The rope wrapped around Bethy was loosening, not because Bethy struggled but because Anna hadn’t done a good job of tying her up. Like many other things, tying a person securely was a lot harder than it looked. Before Bethy got free, Anna was going to have to act. In a minute, she promised herself, too tired and hot and freaked out to move.

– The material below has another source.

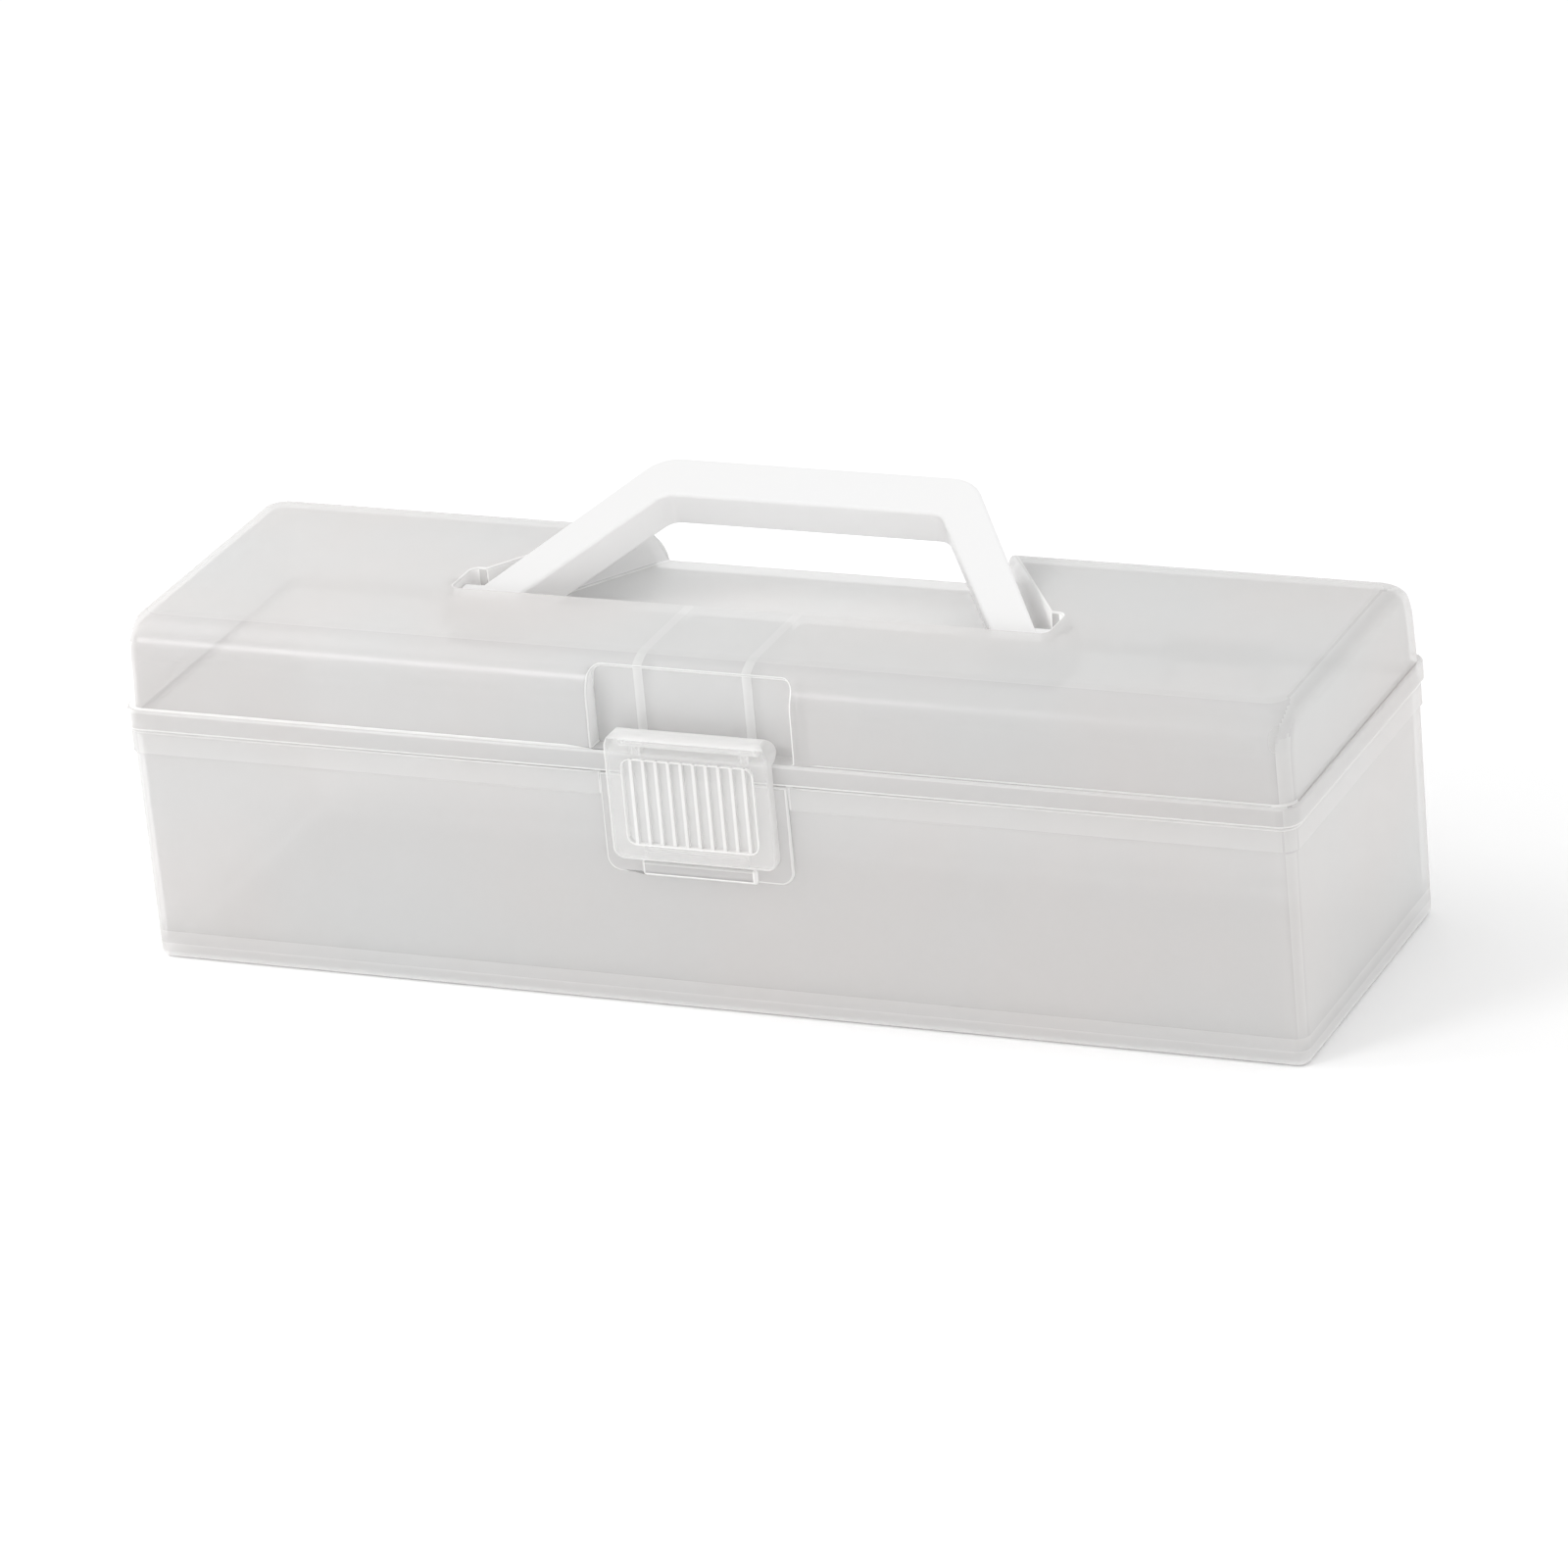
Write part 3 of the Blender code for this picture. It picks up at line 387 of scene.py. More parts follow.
def fillet(corners, radii, steps=CORNER_STEPS):
    """Closed outline through the corners, each replaced by an arc of its own radius."""
    if not hasattr(radii, "__len__"):
        radii = [radii] * len(corners)
    outline = []
    for index, (corner, radius) in enumerate(zip(corners, radii)):
        before = corners[index - 1]
        after = corners[(index + 1) % len(corners)]
        to_before = math.atan2(before[1] - corner[1], before[0] - corner[0])
        to_after = math.atan2(after[1] - corner[1], after[0] - corner[0])
        opening = (to_before - to_after) % math.tau
        turn = math.pi - opening
        half = abs(opening if opening < math.pi else math.tau - opening) / 2
        reach = radius / math.tan(half)
        start = (corner[0] + reach * math.cos(to_before), corner[1] + reach * math.sin(to_before))
        side = math.copysign(1.0, turn)
        to_centre = to_before - side * math.pi / 2
        centre = (start[0] + radius * math.cos(to_centre), start[1] + radius * math.sin(to_centre))
        for step in range(steps + 1):
            angle = to_centre + math.pi + turn * step / steps
            outline.append((centre[0] + radius * math.cos(angle),
                            centre[1] + radius * math.sin(angle)))
    return outline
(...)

“Let me get this straight,” Anna said with a sigh. “These guys kill a woman and throw the dead and the living women in a hole and they’re all Johnny-on-the-spot, gung ho to tell the ranger all about it and lead her to the scene of the crime.” Anna pushed herself to her feet, picked up her daypack, and shoved Bethy’s half-full water bottle inside. “You’re so full of shit I can’t stand to be around you. When I get back to the Rope I’ll tell Jim Levitt where you are. If I happen to remember.” Shrugging into the pack, Anna started southwest toward where the trail led down to Dangling Rope Marina. It was longer and much farther than going by way of the slot canyon and Panther, but she had had her fill of hanging by a thread from high places.

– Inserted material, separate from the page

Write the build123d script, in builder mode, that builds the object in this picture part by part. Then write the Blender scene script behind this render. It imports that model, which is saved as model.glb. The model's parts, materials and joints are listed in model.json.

“No!” Bethy shouted, finally sounding afraid. “No. I’ll tell you stuff. Real stuff. True and everything.”
The note of genuine panic—the first honest emotion Bethy had evinced other than fury and smugness—stopped Anna. She looked back at the filthy woman, trussed up like a cannibal’s catch, her skin beginning to burn thought the dust and the sunscreen, and felt a tickling of pity. Not for Bethy. In Anna’s opinion she deserved whatever came, as long as it was unpleasant. Pity for the person she would be if she allowed Bethy to die of thirst knowing firsthand what torture it was.
“Tell you what,” Anna relented. “I’ll split the water with you. You’ll be able to wriggle out of your ropes before you die and can drink it then. It will keep you going until somebody comes to get you.” She started to fulfill the promise by retrieving her own empty water bottle so she could share what she had.
“No! No,” Bethy cried. “Don’t leave me alone.” Her eyes, beseeching, held Anna’s. No sneaky smile. She genuinely was afraid of Anna leaving.
Anna stopped what she was doing, too rattled and weary to think and move simultaneously. Her previous adventures had taught her a little something. She’d left a note telling Jenny she was going canyoneering with Bethy Candor. Of course she hadn’t said where because she hadn’t known at the time.
Bethy’s Zodiac was moored at the sandstone blocks separating Panther from the slot. Jenny was working, due back at the Rope around six thirty. If she patrolled Panther today she might even see the Zodiac.
Anna also carried a few more practical things with her when she was going away from civilization. Besides the additional water, she had matches, a compass, a Swiss Army knife, a Maglite, granola bars, sunscreen, a ball cap, ChapStick, and a paperback book— The Tenant of Wildfell Hall. Since last time she’d found herself on this plateau in the company of persons who meant her no good, she had become much stronger and more savvy in survival skills.
Still, unless she ignited a piñon tree with the matches and Anne Brontë’s work, she had no way to let anyone know where she was. Where they were.
“If I don’t leave you, nobody will come find you,” Anna said reasonably, “and I’m sure as hell not taking you with me.”
“Just stay a little longer,” Bethy begged. “Please? Please? Pretty please with a cherry on top?”
It was quarter past two. There would be enough light to hike out for another six hours. This time it would not take Anna twelve hours. Knowing the way, and being hydrated and fed, she could do it in four. Maybe less.
Bethy’s fear and pleading didn’t factor into her decision. Bethy’s willingness to tell her “real stuff, true and everything” did. It wasn’t in Anna’s nature to walk away before the final scene played out.
Feeling more saintly than she had a right to, Anna gave Bethy a good long drink of water before she sat down to finish interrogating her. She opened with “If I even think you’re lying to me, I’m gone.” With a small plane’s engine droning in the distance like the buzz of a bluebottle fly, she said, “Start with why those guys agreed to show you my jar.”